[Start of Exercise materials]

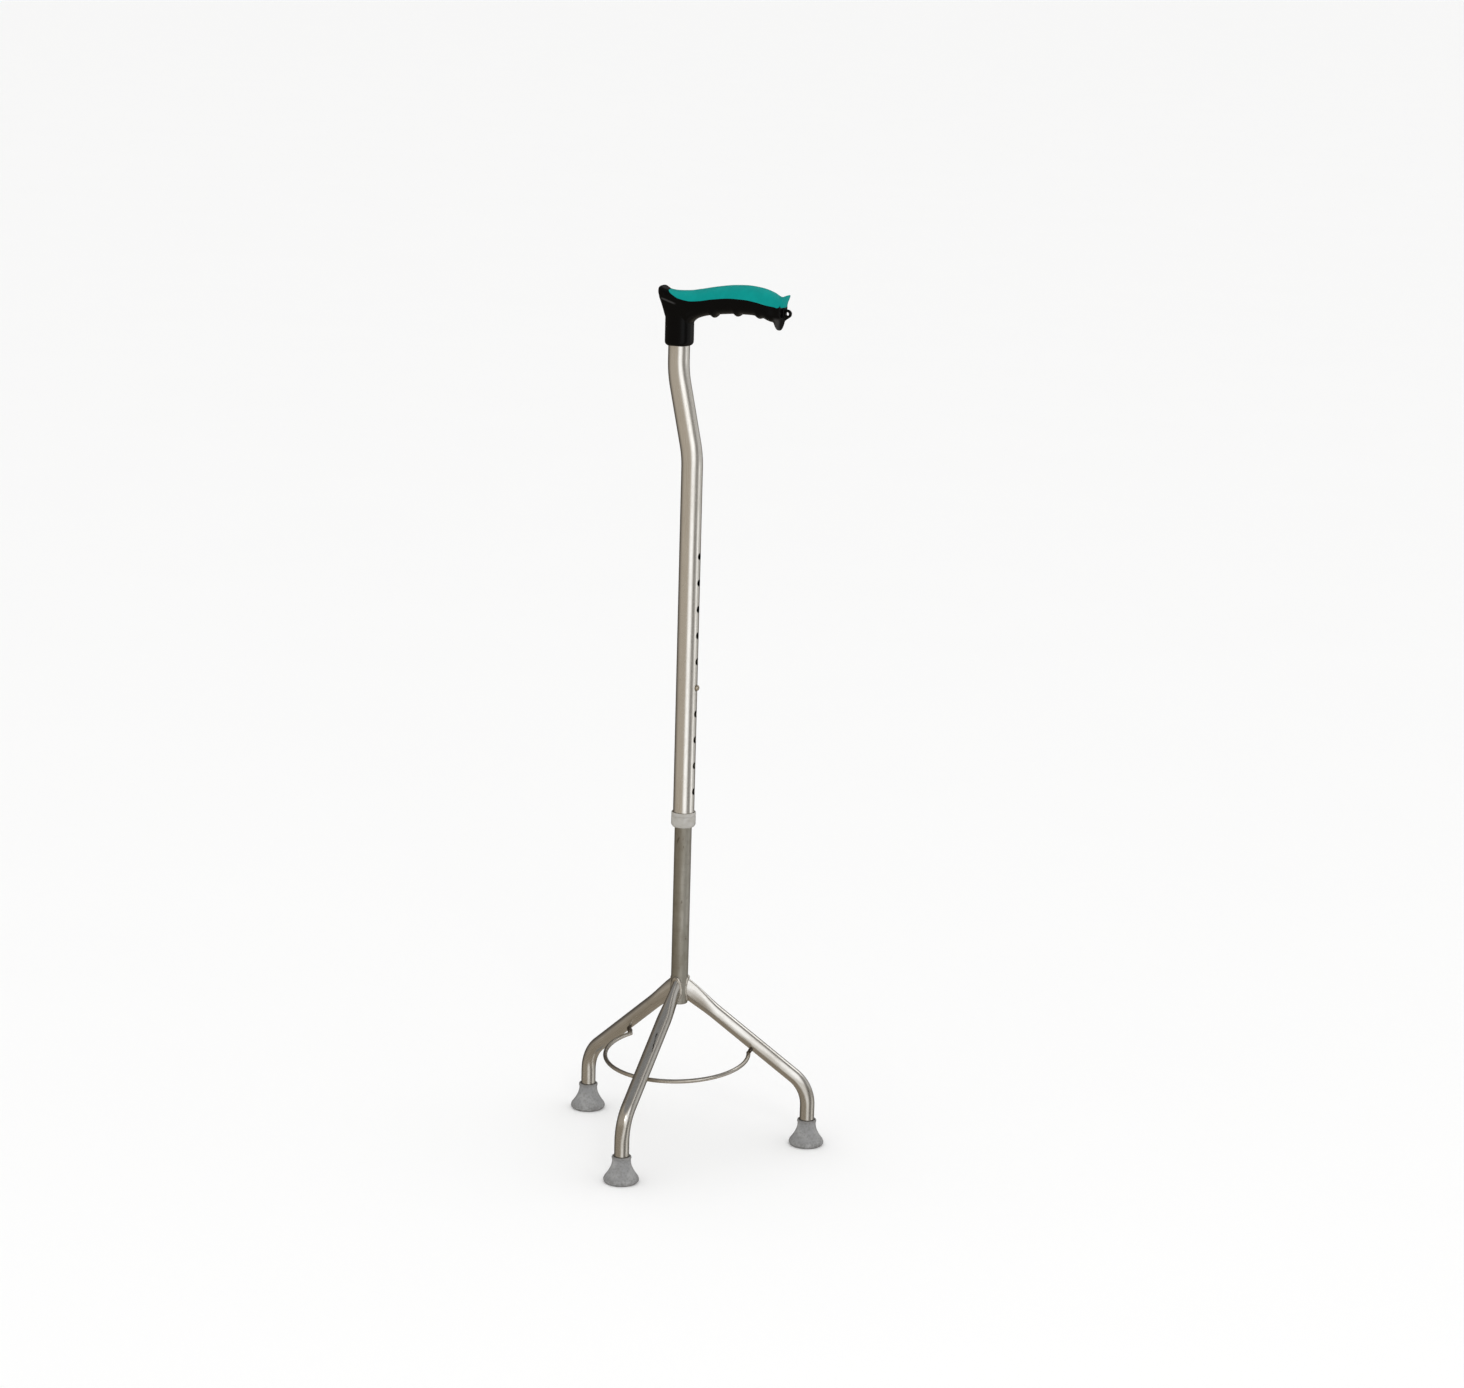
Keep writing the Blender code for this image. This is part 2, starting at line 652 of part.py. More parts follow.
def hook_mesh():
    """Blunt finger hook below the nose."""
    loops = []
    reach = 13.0 * MM
    steps = 6
    sides = 14
    for step in range(steps + 1):
        share = step / steps
        height = HOOK_TIP_HEIGHT + reach * share**1.6
        half_length = 6.2 * MM * max(share, 0.06) ** 0.6
        half_width = 6.8 * MM * max(share, 0.06) ** 0.6
        centre = HOOK_TIP_LENGTH - 0.6 * MM * share
        loops.append([
            Vector((centre + half_length * math.cos(turn), half_width * math.sin(turn), height))
            for turn in (2.0 * math.pi * side / sides for side in range(sides))
        ])
    return loft("hook", loops)


def eyelet_tab_mesh():
    """Flat tab beyond the nose, round at its end."""
    half = EYELET_TAB_THICKNESS / 2.0
    root = BODY_END - 4.0 * MM
    outline = [Vector((root, 0.0, EYELET_HEIGHT + 4.2 * MM)), Vector((root, 0.0, EYELET_HEIGHT - 5.0 * MM))]
    for turn in spread(math.radians(-75.0), math.radians(75.0), 9):
        x = EYELET_LENGTH + EYELET_TAB_RADIUS * math.cos(turn)
        outline.append(Vector((x, 0.0, EYELET_HEIGHT + EYELET_TAB_RADIUS * math.sin(turn))))
    shift = Vector((0.0, half, 0.0))
    return loft("eyelet_tab", [[point - shift for point in outline], [point + shift for point in outline]])


def grip_body(finish, parent):
    """Black grip body: arm, socket, finger ridges, hook and strap eyelet, bored for tube and screw."""
    place = Vector((-NECK_OFFSET, 0.0, SOCKET_MOUTH))
    body = add_piece("handle_body", grip_bar_mesh(), finish, parent, place)
    for name, mesh in (("socket", socket_mesh()), ("hook", hook_mesh()), ("eyelet_tab", eyelet_tab_mesh())):
        helper = cutter("grip_" + name, mesh, parent)
        helper.location = place
        boolean(body, helper, "UNION")
    bore_radius = UPPER_RADIUS + GAP
    bore = turned_solid("bore", [(bore_radius, -2.0 * MM), (bore_radius, SOCKET_DEPTH)], TUBE_SIDES)
    eyelet = along_y(turned_solid("eyelet", [(EYELET_RADIUS, -8.0 * MM), (EYELET_RADIUS, 8.0 * MM)], 14))
    shifted(eyelet, (EYELET_LENGTH, 0.0, EYELET_HEIGHT))
    head_seat = SOCKET_HALF_WIDTH - SCREW_HEAD_THICKNESS - GAP
    shank = SCREW_RADIUS + GAP
    head = SCREW_HEAD_RADIUS + GAP
    way = [(shank, 0.0), (shank, head_seat), (head, head_seat), (head, SOCKET_HALF_WIDTH + 4.0 * MM)]
    screw_way = shifted(along_y(turned_solid("screw_way", way, 16)), (0.0, 0.0, SCREW_HEIGHT))
    for name, mesh in (("tube_bore", bore), ("eyelet_hole", eyelet), ("screw_hole", screw_way)):
        helper = cutter("grip_" + name, mesh, parent)
        helper.location = place
        boolean(body, helper, "DIFFERENCE")
    return body


def pad_loop(length, closed):
    """Pad section: its outside, then its underside, which runs straight across where it closes the nose."""
    edge = edge_turn(length, SEAT_GAP)
    outside = [section_point(length, turn, 0.0) for turn in spread(edge, math.pi - edge, 13)]
    if closed:
        underside = [outside[-1].lerp(outside[0], share) for share in spread(0.06, 0.94, 13)]
    else:
        inner = edge + 0.02
        underside = [section_point(length, turn, PAD_THICKNESS) for turn in spread(math.pi - inner, inner, 13)]
    return outside + underside


def pad_mesh():
    """Soft pad that wraps over the crown and closes the nose."""
    loops = [pad_loop(length, False) for length in seat_lengths()]
    nose = BODY_END + SEAT_GAP
    loops.append(pad_loop(nose, False))
    loops += [pad_loop(length, True) for length in spread(nose + 0.05 * MM, PAD_END, 4)]
    return loft("grip_pad", loops)


def handle_plug_mesh():
    """Plug inside the upper tube's end that the screw bites into."""
    radius = UPPER_BORE - GAP
    return turned_solid("handle_plug", [(radius, 4.0 * MM), (radius, SOCKET_DEPTH - 1.5 * MM)], TUBE_SIDES)


def screw_mesh():
    """Pan-head screw along Y, in from the socket's far side."""
    outline = [
        (0.5 * MM, 2.0 * MM),
        (SCREW_RADIUS, 4.0 * MM),
        (SCREW_RADIUS, SOCKET_HALF_WIDTH - SCREW_HEAD_THICKNESS),
        (SCREW_HEAD_RADIUS, SOCKET_HALF_WIDTH - SCREW_HEAD_THICKNESS),
        (SCREW_HEAD_RADIUS * 0.92, SOCKET_HALF_WIDTH - 0.5 * MM),
        (SCREW_HEAD_RADIUS * 0.6, SOCKET_HALF_WIDTH - 0.1 * MM),
    ]
    return along_y(turned_solid("handle_screw", outline, 16))


def build():
    """Build the whole cane."""
    clear_scene()
    steel = material("leg_steel", (0.42, 0.39, 0.34), 0.35, 1.0)
    bright = material("upper_aluminium", (0.62, 0.60, 0.57), 0.28, 1.0)
    dull = material("lower_steel", (0.36, 0.34, 0.30), 0.42, 1.0)
    rod = material("rod_steel", (0.40, 0.38, 0.35), 0.35, 1.0)
    rubber = material("tip_rubber", (0.20, 0.20, 0.20), 0.75)
    zinc = material("washer_zinc", (0.55, 0.55, 0.57), 0.4, 1.0)
    brass = material("button_brass", (0.55, 0.45, 0.28), 0.3, 1.0)
    spring = material("spring_steel", (0.45, 0.46, 0.48), 0.3, 1.0)
    bush = material("bush_nylon", (0.75, 0.74, 0.70), 0.5)
    clear = material("collar_plastic", (0.52, 0.50, 0.47), 0.4)
    plug = material("plug_plastic", (0.05, 0.05, 0.05), 0.6)
    black = material("handle_black", (0.004, 0.003, 0.003), 0.35)
    teal = material("grip_teal", (0.0, 0.30, 0.26), 0.5)

    base = empty("base_axis", (0.0, AXIS_Y, 0.0))
    upper = empty("upper_axis", (0.0, AXIS_Y, 0.0))

    lower_tube(dull, base)
    add_piece("glide_bush", bush_mesh(), bush, base)
    add_piece("stub_plug", stub_plug_mesh(), plug, base)
    leg, tip, washer = leg_mesh(), tip_mesh(), washer_mesh()
    for side, turn in LEG_ANGLES.items():
        foot = (FOOT_CIRCLE_RADIUS * math.cos(turn), FOOT_CIRCLE_RADIUS * math.sin(turn), 0.0)
        add_piece("leg_" + side, leg, steel, base, turn=turn)
        add_piece("tip_" + side, tip, rubber, base, foot)
        add_piece("washer_" + side, washer, zinc, base, foot)
    add_piece("brace_ring", ring_mesh(), rod, base)
    button_place = (0.0, 0.0, BUTTON_HEIGHT)
    add_piece("snap_button", snap_button_mesh(), brass, base, button_place)
    add_piece("button_spring", spring_mesh(), spring, base, button_place)

    upper_tube(bright, upper)
    add_piece("tube_collar", collar_mesh(), clear, upper)
    grip_body(black, upper)
    grip_place = (-NECK_OFFSET, 0.0, SOCKET_MOUTH)
    add_piece("grip_pad", pad_mesh(), teal, upper, grip_place)
    plug_piece = add_piece("handle_plug", handle_plug_mesh(), plug, upper, grip_place)
    way_radius = SCREW_RADIUS + GAP
    pilot = along_y(turned_solid("pilot", [(way_radius, 1.6 * MM), (way_radius, UPPER_RADIUS)], 12))
    pilot_punch = cutter("plug_pilot", shifted(pilot, (0.0, 0.0, SCREW_HEIGHT)), upper)
    pilot_punch.location = grip_place
    boolean(plug_piece, pilot_punch, "DIFFERENCE")
    screw_place = (-NECK_OFFSET, 0.0, SOCKET_MOUTH + SCREW_HEIGHT)
    add_piece("handle_screw", screw_mesh(), zinc, upper, screw_place)


build()
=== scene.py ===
"""Looks of the tripod walking cane: fine shapes, finishes, floor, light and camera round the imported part.

Metres, +Z up, the floor at z = 0, the grip's nose towards +X, the middle leg towards -Y.
"""

import logging  # noqa: E402
from dataclasses import dataclass, field  # noqa: E402
from enum import Enum  # noqa: E402
from math import asin, atan2, copysign, cos, exp, hypot, pi, radians, sin, sqrt, tan  # noqa: E402
from typing import Any, Optional, Sequence, Union  # noqa: E402

import bmesh  # noqa: E402
import bpy  # noqa: E402
from mathutils import Matrix, Vector  # noqa: E402


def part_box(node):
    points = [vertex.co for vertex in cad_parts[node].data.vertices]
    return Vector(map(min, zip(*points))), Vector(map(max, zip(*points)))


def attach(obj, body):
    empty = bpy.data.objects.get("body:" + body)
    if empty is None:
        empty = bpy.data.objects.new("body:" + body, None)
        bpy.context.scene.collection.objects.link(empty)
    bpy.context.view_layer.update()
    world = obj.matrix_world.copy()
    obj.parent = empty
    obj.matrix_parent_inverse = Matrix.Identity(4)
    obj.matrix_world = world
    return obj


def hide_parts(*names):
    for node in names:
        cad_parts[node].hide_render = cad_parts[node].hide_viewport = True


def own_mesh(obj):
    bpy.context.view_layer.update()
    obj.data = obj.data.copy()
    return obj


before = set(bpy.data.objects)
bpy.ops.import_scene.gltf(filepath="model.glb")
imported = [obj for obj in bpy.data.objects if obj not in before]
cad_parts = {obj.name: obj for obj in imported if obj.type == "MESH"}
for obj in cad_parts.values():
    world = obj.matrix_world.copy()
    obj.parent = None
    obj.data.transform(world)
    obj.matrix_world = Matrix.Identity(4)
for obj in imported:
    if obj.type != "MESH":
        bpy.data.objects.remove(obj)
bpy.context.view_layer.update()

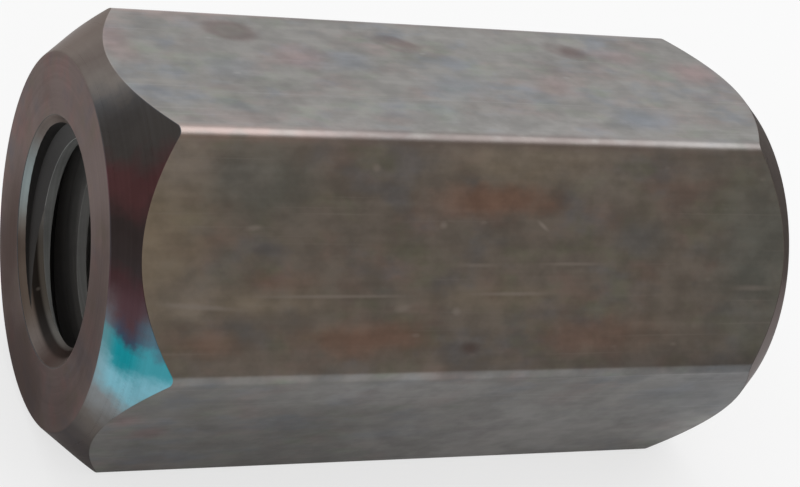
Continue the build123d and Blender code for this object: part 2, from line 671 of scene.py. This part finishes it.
# Marks on the flats, one list for each kind: flat's angle from the top towards the front, place along and across,
# half length, half width, tilt in degrees, strength.
STAIN_RINGS = (
    (0, -6.65, 2.5, 0.95, 0.72, -8, 0.48),
    (0, -0.9, 2.15, 0.95, 0.55, -28, 0.3),
    (0, 5.6, 2.25, 0.9, 0.55, -24, 0.3),
)
STAIN_SPOTS = (
    (0, -6.6, 2.45, 1.3, 0.95, -8, 0.5),
    (0, -0.7, 2.25, 0.95, 0.5, -24, 0.65),
    (0, 5.8, 2.2, 0.9, 0.6, -10, 0.9),
    (0, -8.0, -1.2, 1.0, 0.35, -6, 0.3),
)
RUST_PATCHES = (
    (60, 0.3, 1.8, 3.6, 0.75, 0, 0.9),
    (60, -4.0, -2.5, 3.4, 0.8, 0, 0.8),
    (60, -9.0, -2.6, 1.6, 0.6, 0, 0.5),
    (60, -6.8, -0.75, 1.6, 0.5, 0, 0.4),
    (60, 4.4, -2.5, 3.2, 1.0, 0, 0.5),
)
ROSE_PATCHES = (
    (0, -4.8, 0.9, 1.6, 1.1, 0, 0.7),
    (0, 4.1, -0.4, 1.3, 1.0, 0, 0.6),
    (0, 10.4, 1.0, 1.5, 1.2, 0, 0.9),
    (0, 7.6, 2.0, 1.6, 0.8, 0, 0.6),
    (0, -10.8, 1.4, 0.9, 1.8, 0, 0.6),
    (120, -10.8, 0.9, 0.9, 0.7, 0, 0.9),
    (120, -9.7, -0.2, 0.8, 0.8, 0, 0.9),
)
COOL_PATCHES = (
    (0, -3.0, 0.8, 1.2, 0.9, 0, 0.6),
    (0, 6.4, -2.3, 2.0, 1.1, 0, 0.9),
    (0, 0.2, -0.6, 1.8, 1.2, 0, 0.6),
    (0, -7.4, 0.0, 1.4, 1.1, 0, 0.4),
    (60, 5.6, 0.6, 1.2, 0.7, 0, 0.5),
)
SLATE_PATCHES = (
    (60, -7.6, 2.2, 2.4, 1.7, 0, 0.95),
    (60, -8.6, -0.1, 0.8, 0.8, 0, 0.6),
    (60, 10.6, 0.3, 3.2, 5.5, 0, 0.95),
    (60, 5.6, 0.6, 1.8, 1.0, 0, 0.5),
)
OLIVE_PATCHES = (
    (60, -11.4, 0.8, 3.6, 5.0, 0, 0.85),
    (60, 1.4, 3.0, 4.0, 1.1, 0, 0.7),
    (60, -8.0, -1.4, 3.8, 0.7, 0, 0.6),
    (60, 0.5, -1.3, 4.0, 0.6, 0, 0.35),
)
# Partly pale plating and partly painted light: lighter strips beside the upper long edge on the top and front flats,
# where its highlight spreads, and lighter stretches of the lower flat, as its reflection of the floor.
PAINTED_LIGHT_AND_PALE_PATCHES = (
    (120, 4.0, -1.6, 9.0, 5.0, 0, 0.8),
    (120, -2.6, 2.6, 7.0, 1.6, 0, 0.5),
    (60, 1.0, 3.4, 14.0, 1.2, 0, 0.22),
    (60, -10.2, 2.7, 1.8, 1.4, 0, 0.4),
    (60, -9.8, -1.3, 1.4, 0.9, 0, 0.35),
    (60, 4.4, 2.2, 1.9, 1.0, 0, 0.3),
    (60, -7.9, 2.3, 1.4, 0.9, 0, 0.25),
    (60, -1.9, 1.8, 1.6, 0.8, 0, 0.2),
    (0, -1.0, -3.0, 14.0, 1.4, 0, 0.2),
)
# Painted shade: the far end of the lower flat and the bottom of the front flat are darkened.
PAINTED_SHADE_PATCHES = (
    (120, 9.9, 2.2, 4.4, 4.4, 0, 0.75),
    (60, 6.0, -3.5, 7.0, 0.8, 0, 0.3),
)
BRIGHT_NICKS = (
    (60, 2.1, 1.0, 0.36, 0.11, -38, 1.0),
    (60, -7.75, 0.86, 0.4, 0.14, 8, 0.55),
    (60, -1.45, 1.0, 0.2, 0.16, 0, 0.6),
    (60, -2.75, -1.58, 0.45, 0.18, 12, 0.6),
    (60, -0.9, -1.7, 0.22, 0.2, 0, 0.55),
    (60, -3.8, 2.72, 0.2, 0.18, 0, 0.5),
    (60, -5.1, -1.2, 3.4, 0.09, 0, 0.6),
    (60, -9.3, -1.5, 1.7, 0.13, -4, 0.6),
    (60, 1.0, -1.15, 1.9, 0.1, 0, 0.6),
    (60, 3.2, -0.2, 1.6, 0.09, 0, 0.5),
    (60, -0.2, -0.25, 0.8, 0.1, 0, 0.4),
    (60, 10.2, -1.0, 1.2, 0.14, 0, 0.4),
)
DARK_SPOTS = ((60, -0.4, -2.85, 0.5, 0.3, 0, 0.6),)


def add_marks(wires, place, spot, waver, start, marks, colour_of_mark, outlet="Spot", uneven=0.5):
    """Lays marks of one colour over a colour."""
    for angle, along, across, half_length, half_width, tilt, strength in marks:
        sockets = flat_frame(angle, along, across, half_length, half_width, tilt)
        local = wires.node("ShaderNodeMapping", {"Vector": place, **sockets}, vector_type="TEXTURE").outputs[0]
        mark = wires.group(spot, Local=local, Waver=waver, Uneven=uneven)[outlet]
        start = wires.blend(wires.math("MULTIPLY", mark, strength), start, colour_of_mark)
    return start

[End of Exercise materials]

Written instruction: Both the line with "upper_tube(bright, upper)" and the line with "imported = [obj" belong in the answer; write them out exactly, with every line between.

Task response:
    upper_tube(bright, upper)
    add_piece("tube_collar", collar_mesh(), clear, upper)
    grip_body(black, upper)
    grip_place = (-NECK_OFFSET, 0.0, SOCKET_MOUTH)
    add_piece("grip_pad", pad_mesh(), teal, upper, grip_place)
    plug_piece = add_piece("handle_plug", handle_plug_mesh(), plug, upper, grip_place)
    way_radius = SCREW_RADIUS + GAP
    pilot = along_y(turned_solid("pilot", [(way_radius, 1.6 * MM), (way_radius, UPPER_RADIUS)], 12))
    pilot_punch = cutter("plug_pilot", shifted(pilot, (0.0, 0.0, SCREW_HEIGHT)), upper)
    pilot_punch.location = grip_place
    boolean(plug_piece, pilot_punch, "DIFFERENCE")
    screw_place = (-NECK_OFFSET, 0.0, SOCKET_MOUTH + SCREW_HEIGHT)
    add_piece("handle_screw", screw_mesh(), zinc, upper, screw_place)


build()
=== scene.py ===
"""Looks of the tripod walking cane: fine shapes, finishes, floor, light and camera round the imported part.

Metres, +Z up, the floor at z = 0, the grip's nose towards +X, the middle leg towards -Y.
"""

import logging  # noqa: E402
from dataclasses import dataclass, field  # noqa: E402
from enum import Enum  # noqa: E402
from math import asin, atan2, copysign, cos, exp, hypot, pi, radians, sin, sqrt, tan  # noqa: E402
from typing import Any, Optional, Sequence, Union  # noqa: E402

import bmesh  # noqa: E402
import bpy  # noqa: E402
from mathutils import Matrix, Vector  # noqa: E402


def part_box(node):
    points = [vertex.co for vertex in cad_parts[node].data.vertices]
    return Vector(map(min, zip(*points))), Vector(map(max, zip(*points)))


def attach(obj, body):
    empty = bpy.data.objects.get("body:" + body)
    if empty is None:
        empty = bpy.data.objects.new("body:" + body, None)
        bpy.context.scene.collection.objects.link(empty)
    bpy.context.view_layer.update()
    world = obj.matrix_world.copy()
    obj.parent = empty
    obj.matrix_parent_inverse = Matrix.Identity(4)
    obj.matrix_world = world
    return obj


def hide_parts(*names):
    for node in names:
        cad_parts[node].hide_render = cad_parts[node].hide_viewport = True


def own_mesh(obj):
    bpy.context.view_layer.update()
    obj.data = obj.data.copy()
    return obj


before = set(bpy.data.objects)
bpy.ops.import_scene.gltf(filepath="model.glb")
imported = [obj for obj in bpy.data.objects if obj not in before]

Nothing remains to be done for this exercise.